+++ GIVEN INFORMATION

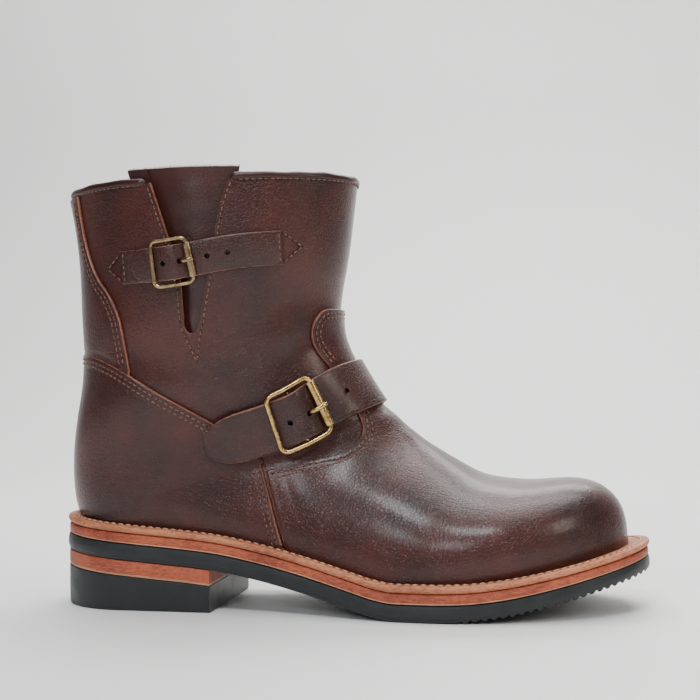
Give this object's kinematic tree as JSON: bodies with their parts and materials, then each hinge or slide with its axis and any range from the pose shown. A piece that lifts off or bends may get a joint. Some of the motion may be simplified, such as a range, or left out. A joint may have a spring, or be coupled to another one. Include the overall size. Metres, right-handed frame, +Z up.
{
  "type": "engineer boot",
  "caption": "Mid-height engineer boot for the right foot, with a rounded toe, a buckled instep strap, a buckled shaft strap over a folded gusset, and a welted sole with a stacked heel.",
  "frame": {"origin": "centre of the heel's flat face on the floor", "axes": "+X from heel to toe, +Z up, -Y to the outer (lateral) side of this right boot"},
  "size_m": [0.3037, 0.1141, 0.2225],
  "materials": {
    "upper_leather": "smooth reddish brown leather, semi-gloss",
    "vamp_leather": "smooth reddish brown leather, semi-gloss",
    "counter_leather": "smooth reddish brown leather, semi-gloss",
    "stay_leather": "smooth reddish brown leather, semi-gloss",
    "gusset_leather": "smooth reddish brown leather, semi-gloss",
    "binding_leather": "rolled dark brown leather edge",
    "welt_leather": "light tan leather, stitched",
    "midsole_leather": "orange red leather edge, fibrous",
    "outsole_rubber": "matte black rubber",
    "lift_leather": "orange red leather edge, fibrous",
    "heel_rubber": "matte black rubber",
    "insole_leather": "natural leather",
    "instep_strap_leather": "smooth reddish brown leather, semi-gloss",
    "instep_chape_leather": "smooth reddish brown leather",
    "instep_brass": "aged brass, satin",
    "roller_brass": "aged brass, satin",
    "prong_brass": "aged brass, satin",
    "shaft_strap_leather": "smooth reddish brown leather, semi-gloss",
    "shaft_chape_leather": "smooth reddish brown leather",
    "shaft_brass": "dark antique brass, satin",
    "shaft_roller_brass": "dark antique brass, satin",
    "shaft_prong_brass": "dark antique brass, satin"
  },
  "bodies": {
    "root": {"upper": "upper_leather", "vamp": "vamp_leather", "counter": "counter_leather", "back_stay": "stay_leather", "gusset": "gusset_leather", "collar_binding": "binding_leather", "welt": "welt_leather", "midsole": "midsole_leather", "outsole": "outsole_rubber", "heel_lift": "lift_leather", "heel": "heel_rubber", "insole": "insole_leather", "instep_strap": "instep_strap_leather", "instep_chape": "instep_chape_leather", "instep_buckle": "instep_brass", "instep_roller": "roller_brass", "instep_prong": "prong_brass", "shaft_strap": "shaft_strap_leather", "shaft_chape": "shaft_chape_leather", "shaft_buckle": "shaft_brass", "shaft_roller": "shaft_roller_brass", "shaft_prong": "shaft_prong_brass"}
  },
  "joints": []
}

++++++

**YOUR INSTRUCTIONS:** Your task is to repeat every line exactly.

**SOLUTION TO THE EXERCISE:**
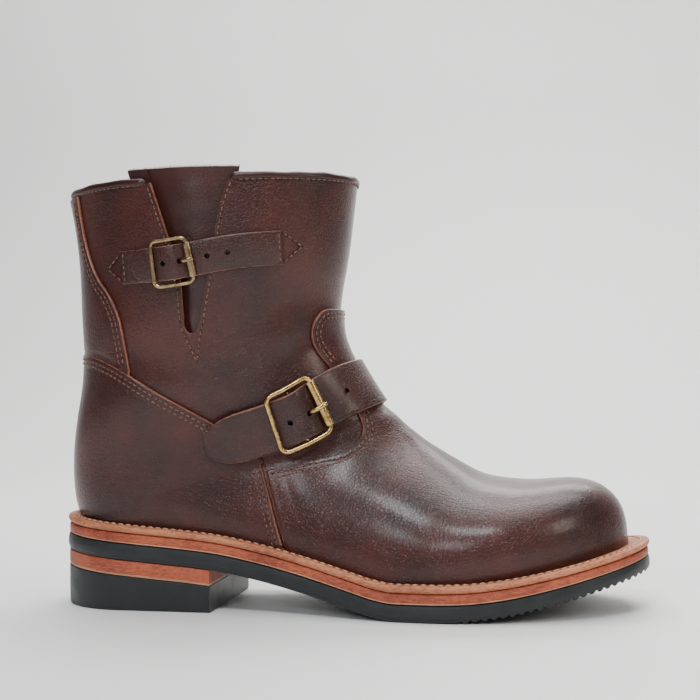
Give this object's kinematic tree as JSON: bodies with their parts and materials, then each hinge or slide with its axis and any range from the pose shown. A piece that lifts off or bends may get a joint. Some of the motion may be simplified, such as a range, or left out. A joint may have a spring, or be coupled to another one. Include the overall size. Metres, right-handed frame, +Z up.
{
  "type": "engineer boot",
  "caption": "Mid-height engineer boot for the right foot, with a rounded toe, a buckled instep strap, a buckled shaft strap over a folded gusset, and a welted sole with a stacked heel.",
  "frame": {"origin": "centre of the heel's flat face on the floor", "axes": "+X from heel to toe, +Z up, -Y to the outer (lateral) side of this right boot"},
  "size_m": [0.3037, 0.1141, 0.2225],
  "materials": {
    "upper_leather": "smooth reddish brown leather, semi-gloss",
    "vamp_leather": "smooth reddish brown leather, semi-gloss",
    "counter_leather": "smooth reddish brown leather, semi-gloss",
    "stay_leather": "smooth reddish brown leather, semi-gloss",
    "gusset_leather": "smooth reddish brown leather, semi-gloss",
    "binding_leather": "rolled dark brown leather edge",
    "welt_leather": "light tan leather, stitched",
    "midsole_leather": "orange red leather edge, fibrous",
    "outsole_rubber": "matte black rubber",
    "lift_leather": "orange red leather edge, fibrous",
    "heel_rubber": "matte black rubber",
    "insole_leather": "natural leather",
    "instep_strap_leather": "smooth reddish brown leather, semi-gloss",
    "instep_chape_leather": "smooth reddish brown leather",
    "instep_brass": "aged brass, satin",
    "roller_brass": "aged brass, satin",
    "prong_brass": "aged brass, satin",
    "shaft_strap_leather": "smooth reddish brown leather, semi-gloss",
    "shaft_chape_leather": "smooth reddish brown leather",
    "shaft_brass": "dark antique brass, satin",
    "shaft_roller_brass": "dark antique brass, satin",
    "shaft_prong_brass": "dark antique brass, satin"
  },
  "bodies": {
    "root": {"upper": "upper_leather", "vamp": "vamp_leather", "counter": "counter_leather", "back_stay": "stay_leather", "gusset": "gusset_leather", "collar_binding": "binding_leather", "welt": "welt_leather", "midsole": "midsole_leather", "outsole": "outsole_rubber", "heel_lift": "lift_leather", "heel": "heel_rubber", "insole": "insole_leather", "instep_strap": "instep_strap_leather", "instep_chape": "instep_chape_leather", "instep_buckle": "instep_brass", "instep_roller": "roller_brass", "instep_prong": "prong_brass", "shaft_strap": "shaft_strap_leather", "shaft_chape": "shaft_chape_leather", "shaft_buckle": "shaft_brass", "shaft_roller": "shaft_roller_brass", "shaft_prong": "shaft_prong_brass"}
  },
  "joints": []
}